**Task details:**
Every line of the material below should be repeated exactly.

%%

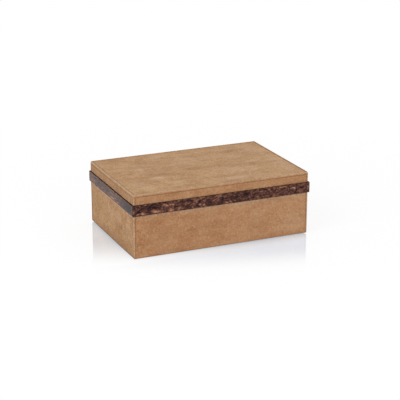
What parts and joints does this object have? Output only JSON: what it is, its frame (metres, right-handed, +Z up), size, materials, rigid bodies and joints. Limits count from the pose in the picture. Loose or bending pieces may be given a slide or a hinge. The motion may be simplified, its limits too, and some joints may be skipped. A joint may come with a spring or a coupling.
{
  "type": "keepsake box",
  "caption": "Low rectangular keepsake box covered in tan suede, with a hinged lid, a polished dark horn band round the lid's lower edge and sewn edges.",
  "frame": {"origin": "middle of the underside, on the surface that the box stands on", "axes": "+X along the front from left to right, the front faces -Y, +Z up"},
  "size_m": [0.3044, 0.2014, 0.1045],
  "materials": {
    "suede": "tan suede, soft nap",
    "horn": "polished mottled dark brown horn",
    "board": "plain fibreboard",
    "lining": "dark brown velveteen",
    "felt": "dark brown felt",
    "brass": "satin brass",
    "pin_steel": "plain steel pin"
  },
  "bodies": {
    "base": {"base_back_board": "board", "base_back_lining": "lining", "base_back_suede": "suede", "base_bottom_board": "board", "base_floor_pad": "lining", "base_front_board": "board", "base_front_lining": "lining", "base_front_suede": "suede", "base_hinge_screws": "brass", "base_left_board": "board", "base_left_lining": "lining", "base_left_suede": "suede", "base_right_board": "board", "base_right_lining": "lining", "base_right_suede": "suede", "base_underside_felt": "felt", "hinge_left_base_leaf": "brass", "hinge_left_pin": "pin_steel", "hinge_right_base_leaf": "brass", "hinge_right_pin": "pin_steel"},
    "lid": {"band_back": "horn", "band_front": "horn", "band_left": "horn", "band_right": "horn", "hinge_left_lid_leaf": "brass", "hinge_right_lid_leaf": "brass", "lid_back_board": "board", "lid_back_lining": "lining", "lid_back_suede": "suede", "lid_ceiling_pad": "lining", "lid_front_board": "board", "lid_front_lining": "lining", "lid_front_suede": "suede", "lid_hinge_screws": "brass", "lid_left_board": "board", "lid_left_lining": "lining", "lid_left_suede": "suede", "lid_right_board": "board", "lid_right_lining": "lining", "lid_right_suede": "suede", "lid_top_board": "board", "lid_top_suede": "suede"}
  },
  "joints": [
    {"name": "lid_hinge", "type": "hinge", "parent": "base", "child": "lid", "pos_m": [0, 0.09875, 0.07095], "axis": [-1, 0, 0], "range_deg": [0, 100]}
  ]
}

%%

**Solution to this exercise:**
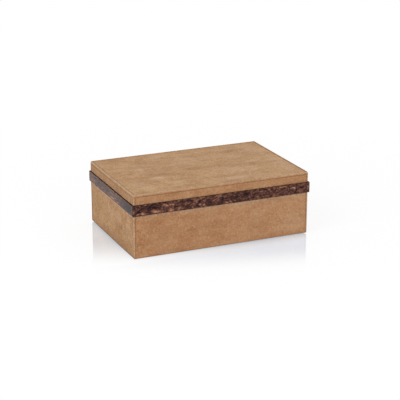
What parts and joints does this object have? Output only JSON: what it is, its frame (metres, right-handed, +Z up), size, materials, rigid bodies and joints. Limits count from the pose in the picture. Loose or bending pieces may be given a slide or a hinge. The motion may be simplified, its limits too, and some joints may be skipped. A joint may come with a spring or a coupling.
{
  "type": "keepsake box",
  "caption": "Low rectangular keepsake box covered in tan suede, with a hinged lid, a polished dark horn band round the lid's lower edge and sewn edges.",
  "frame": {"origin": "middle of the underside, on the surface that the box stands on", "axes": "+X along the front from left to right, the front faces -Y, +Z up"},
  "size_m": [0.3044, 0.2014, 0.1045],
  "materials": {
    "suede": "tan suede, soft nap",
    "horn": "polished mottled dark brown horn",
    "board": "plain fibreboard",
    "lining": "dark brown velveteen",
    "felt": "dark brown felt",
    "brass": "satin brass",
    "pin_steel": "plain steel pin"
  },
  "bodies": {
    "base": {"base_back_board": "board", "base_back_lining": "lining", "base_back_suede": "suede", "base_bottom_board": "board", "base_floor_pad": "lining", "base_front_board": "board", "base_front_lining": "lining", "base_front_suede": "suede", "base_hinge_screws": "brass", "base_left_board": "board", "base_left_lining": "lining", "base_left_suede": "suede", "base_right_board": "board", "base_right_lining": "lining", "base_right_suede": "suede", "base_underside_felt": "felt", "hinge_left_base_leaf": "brass", "hinge_left_pin": "pin_steel", "hinge_right_base_leaf": "brass", "hinge_right_pin": "pin_steel"},
    "lid": {"band_back": "horn", "band_front": "horn", "band_left": "horn", "band_right": "horn", "hinge_left_lid_leaf": "brass", "hinge_right_lid_leaf": "brass", "lid_back_board": "board", "lid_back_lining": "lining", "lid_back_suede": "suede", "lid_ceiling_pad": "lining", "lid_front_board": "board", "lid_front_lining": "lining", "lid_front_suede": "suede", "lid_hinge_screws": "brass", "lid_left_board": "board", "lid_left_lining": "lining", "lid_left_suede": "suede", "lid_right_board": "board", "lid_right_lining": "lining", "lid_right_suede": "suede", "lid_top_board": "board", "lid_top_suede": "suede"}
  },
  "joints": [
    {"name": "lid_hinge", "type": "hinge", "parent": "base", "child": "lid", "pos_m": [0, 0.09875, 0.07095], "axis": [-1, 0, 0], "range_deg": [0, 100]}
  ]
}